In Libia geopolitica del caos

da il Manifesto

Libia/Occidente. Al via la spartizione del Paese, in aree e giacimenti petroliferi. Ci vorrebbe tanto «un Gheddafi»…

Martin Kobler, l’inviato delle Nazioni Unite in Libia, è arrivato ieri a Tripoli, poi andrà a Misurata e anche a Tobruk. Solo una settimana fa il governo “ribelle” di Khalifa Ghwell non permetteva a Kobler di atterrare. Ora c’è il nuovo premier Fayez Serraj che si è insediato in città, sempre blindato nella base navale di Abu Sittah, non lo ha eletto nessuno ma sarà il solo governo considerato «legale», sostenuto dalla comunità internazionale e dall’Onu – quel che resta dell’Onu.

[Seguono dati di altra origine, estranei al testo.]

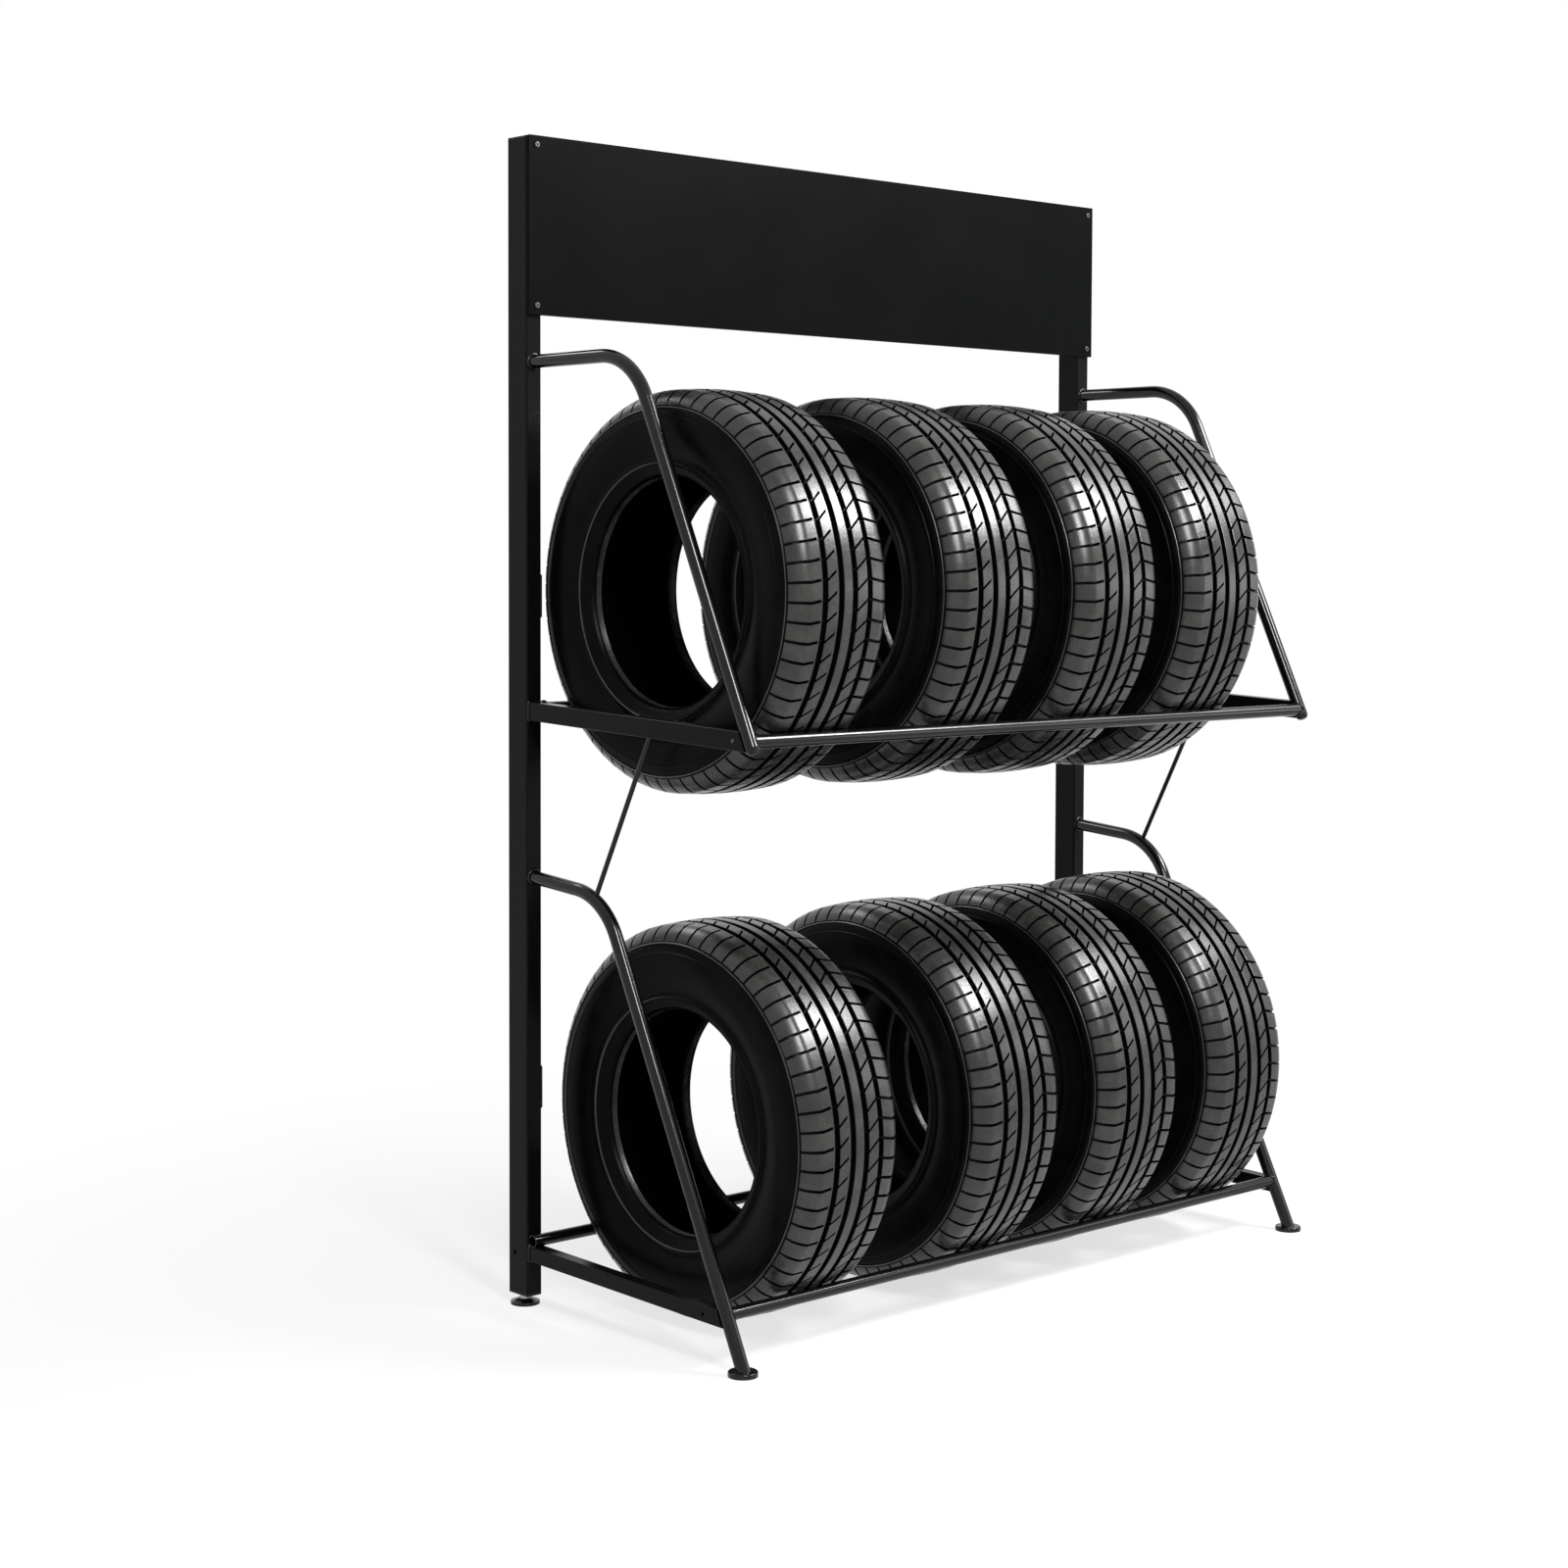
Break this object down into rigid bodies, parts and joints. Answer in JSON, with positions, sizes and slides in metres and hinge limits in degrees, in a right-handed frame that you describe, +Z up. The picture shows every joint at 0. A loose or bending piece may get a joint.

Visto il fallimento penoso dell’inviato precedente Bernardino Leon, finito alle dipendenze degli Emirati arabi uniti, Paese coinvolto nella guerra. Kobler appena arrivato ha già dichiarato di essere «molto felice di lavorare con lui, poi si recherà nella capitale della Cirenaica dove c’è l’altro governo ora «ribelle» ma finora l’unico riconosciuto internazionalmente, il cui leader è il generale Khalifa Haftar, armato e sostenuto dall’Egitto.

Siamo sull’altra sponda del Mediterraneo alla geopolitica del caos, risultato della guerra degli errori e degli orrori, quella che nel 2011 abbatté Muammar Gheddafi con i bombardamenti della Nato, scatenata da Francia e Gran Bretagna con Usa e Italia al seguito.